By Tom Sims and Hans Seidenstuecker
FRANKFURT (Reuters) – Deutsche Bank (DE:) is preparing to unveil a sweeping, multi-billion euro overhaul within days that would see the axe fall heaviest on investment bankers, sources familiar with the matter said on Wednesday.
The revamp is expected to cost the bank up to 5 billion euros ($5.6 billion), one of the sources said.
Chief Executive Officer Christian Sewing flagged an extensive restructuring in May when he promised shareholders “tough cutbacks” to the investment bank. The pledge came after Deutsche failed to agree a merger with rival Commerzbank (DE:).
The lender, Germany’s largest, is planning on cutting between 15,000 and 20,000 jobs, or more than one in five of its 91,500 employees.
The bulk of the job cuts will take place outside Germany, said a person with knowledge of the plans, as they are mostly targeting the investment bank, a unit that has struggled to generate sustainable profits since the 2008 financial crisis.
The overhaul signals that Deutsche is coming to terms with its failure to keep pace with Wall Street’s big hitters such as JP Morgan Chase & Co (N:) and Goldman Sachs (N:).
“Sewing really wants to move the needle,” said another person familiar with the plans.
The price tag for restructuring raises the probability that the lender will report a loss for the full year, the person said, meaning Deutsche will have been in the red for four out of the five last years.
But executives and investors hope the overhaul, however costly, will be radical enough to turn around the bank’s fortunes after its shares fell to a record low last month.
Deutsche declined to comment on the restructuring costs or the effect on its earnings. The bank said it was working on measures to accelerate its transformation so as to improve its sustainable profitability.
“We will update all stakeholders if and when required,” it said. The bank’s supervisory board is due to meet on Sunday to discuss the overhaul, people familiar with the matter said.
Other measures under consideration include a reduction in the size of the bank’s nine-member management board, as well as the creation of a so-called bad bank to hold tens of billions of euros of non-core assets.

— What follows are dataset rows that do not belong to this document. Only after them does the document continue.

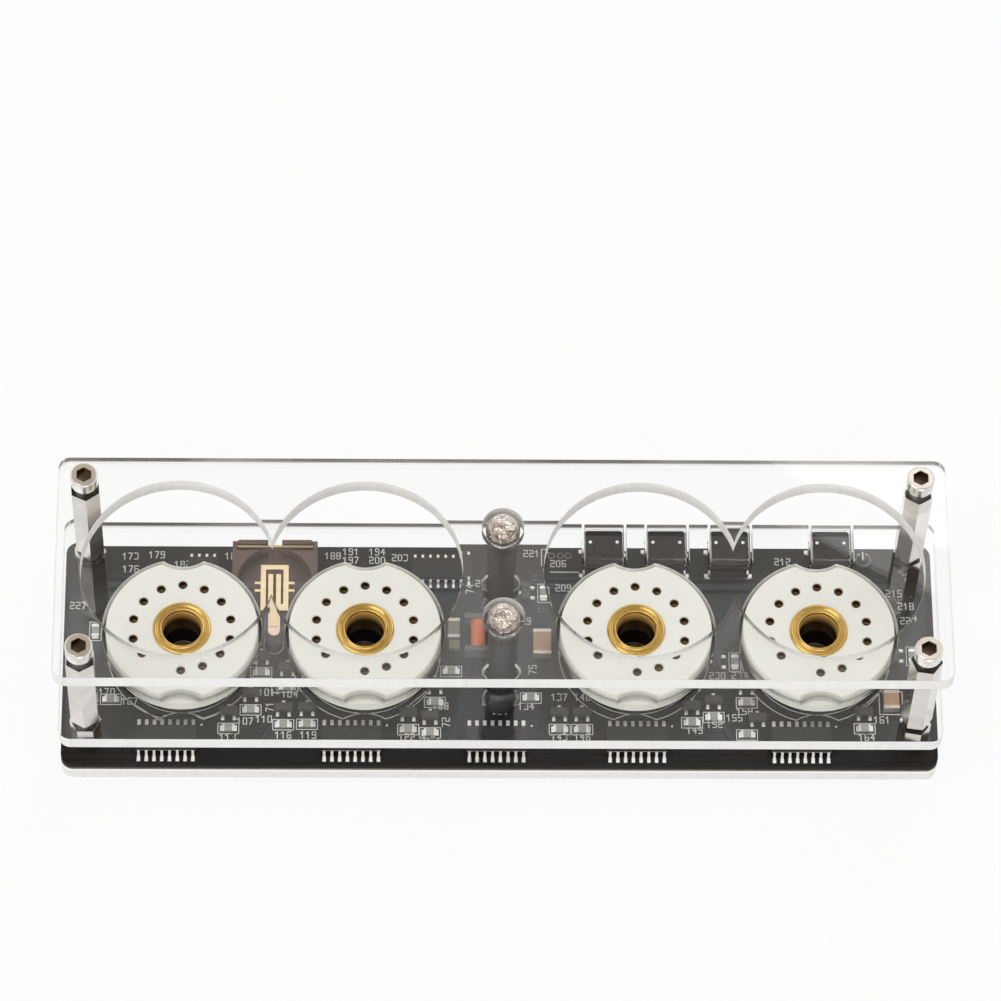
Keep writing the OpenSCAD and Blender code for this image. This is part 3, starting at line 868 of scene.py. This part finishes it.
BOARD_TOP = 6.3
TUBE_X = (-52.25, -22.25, 22.25, 52.25)
CLOCK = Body.CLOCK.value


@dataclass
class ClearSheets:
    """The three clear sheets and the four tongues cut in the middle one."""

    tongues: int = 4
    rim: float = 0.16

    def build(self) -> None:
        """Dress the sheets and tongues."""
        dress(["base_plate", "top_plate"], ACRYLIC, self.rim)
        dress(["middle_plate"], MIDDLE, self.rim)
        dress([f"button_tongue_{n + 1}" for n in range(self.tongues)], MIDDLE, self.rim)


@dataclass
class Hardware:
    """Screws, washers and hexagonal standoffs."""

    post: Point2 = (67.7, 15.5)
    recess_low: float = 38.93
    recess_high: float = 40.12
    recess_r: float = 1.37
    recess_wall: float = 0.06
    recess_floor: float = 0.02
    dimple_r: float = 0.5

    def build(self) -> None:
        """Dress the metal and nylon hardware and line the key recesses with dark brown, painted
        shade.
        """
        dress(["base_screws", "cap_screws"], SCREW, 0.12)
        dress(["lower_standoffs", "upper_standoffs"], NICKEL, 0.1)
        dress(["board_washers"], NYLON)
        low, high, floor = self.recess_low, self.recess_high, self.recess_low + self.recess_floor
        r, inner, wall = self.recess_r, self.recess_r - self.recess_wall, 2 * self.recess_wall
        profile = [(0, low), (r, low), (r, high), (inner, high), (inner, low + wall),
                   (self.dimple_r, floor), (0, floor)]
        # Linings of the key recesses, painted shade in dark brown.
        shape = Shape()
        for sx, sy in CORNERS:
            shape.lathe(profile, (sx * self.post[0], sy * self.post[1], 0), 6, phase=30)
        shape.piece("painted_recess_shades", RECESS_SHADE, CLOCK, smooth=20)


# Strokes of the plain numbers printed on the board, on a grid two wide and four high
GRID_MIDDLE = (1, 2)
STROKES = {
    "0": ((0, 0), (2, 0), (2, 4), (0, 4), (0, 0)),
    "1": ((0, 3), (1, 4), (1, 0)),
    "2": ((0, 4), (2, 4), (2, 2), (0, 2), (0, 0), (2, 0)),
    "3": ((0, 4), (2, 4), (2, 2), (0.5, 2), (2, 2), (2, 0), (0, 0)),
    "4": ((1.5, 0), (1.5, 4), (0, 1.5), (2, 1.5)),
    "5": ((2, 4), (0, 4), (0, 2), (2, 2), (2, 0), (0, 0)),
    "6": ((2, 4), (0, 4), (0, 0), (2, 0), (2, 2), (0, 2)),
    "7": ((0, 4), (2, 4), (0.6, 0)),
    "8": ((0, 2), (0, 4), (2, 4), (2, 0), (0, 0), (0, 2), (2, 2)),
    "9": ((0, 0), (2, 0), (2, 4), (0, 4), (0, 2), (2, 2)),
}


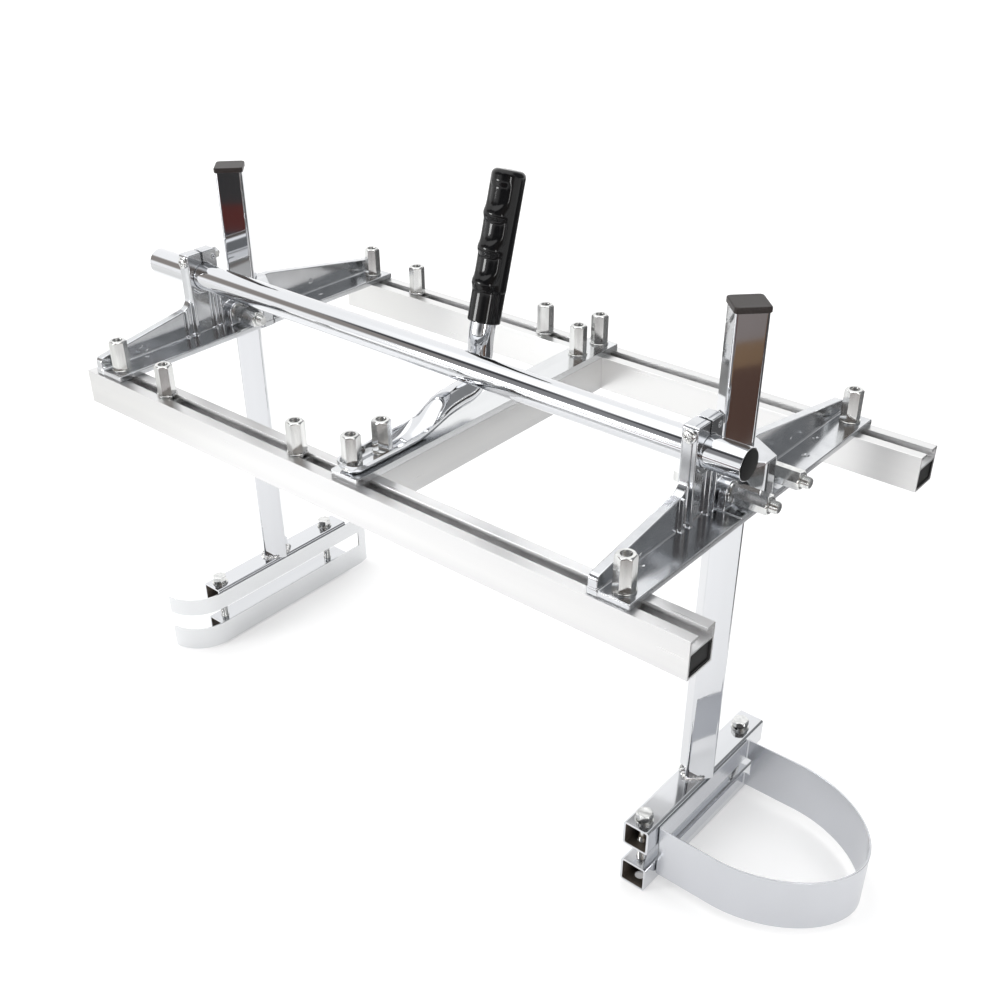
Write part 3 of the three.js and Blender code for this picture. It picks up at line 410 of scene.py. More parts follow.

Founded in 1870, Deutsche has long been a default source of lending and advice for German companies seeking to expand abroad or raise money through the bond or equity markets, a role which had the tacit backing of successive governments in Berlin.
Big cuts to its investment bank could make it harder for the lender to fulfill this role and would mark a reversal of a decades-long expansion that began with the purchase of Morgan Grenfell in London in 1989 and continued a decade later by taking over Bankers Trust in New York.
The investment bank generates about half of Deutsche Bank’s revenue but is also considered its Achilles heel.
Revenue at the division is forecast to fall to 12.4 billion euros this year, according to a consensus of analysts. That would mark a fourth consecutive year of decline, down more than 30% from 2015.
In a shift that underscores its waning relevance within Deutsche, the investment bank would be represented on the board by Sewing rather than having a seat at the table, as is currently the case, according to people familiar with the plans.
To help finance its overhaul, Deutsche is seeking to lower the amount of capital that regulators require it to have on hand, according to three people with knowledge of the matter.
The bank is aiming for a so-called common equity tier 1 capital ratio of 12.5%, two of the people said, confirming a figure first reported by the Financial Times. The paper said that would free up 3.5 billion euros in capital.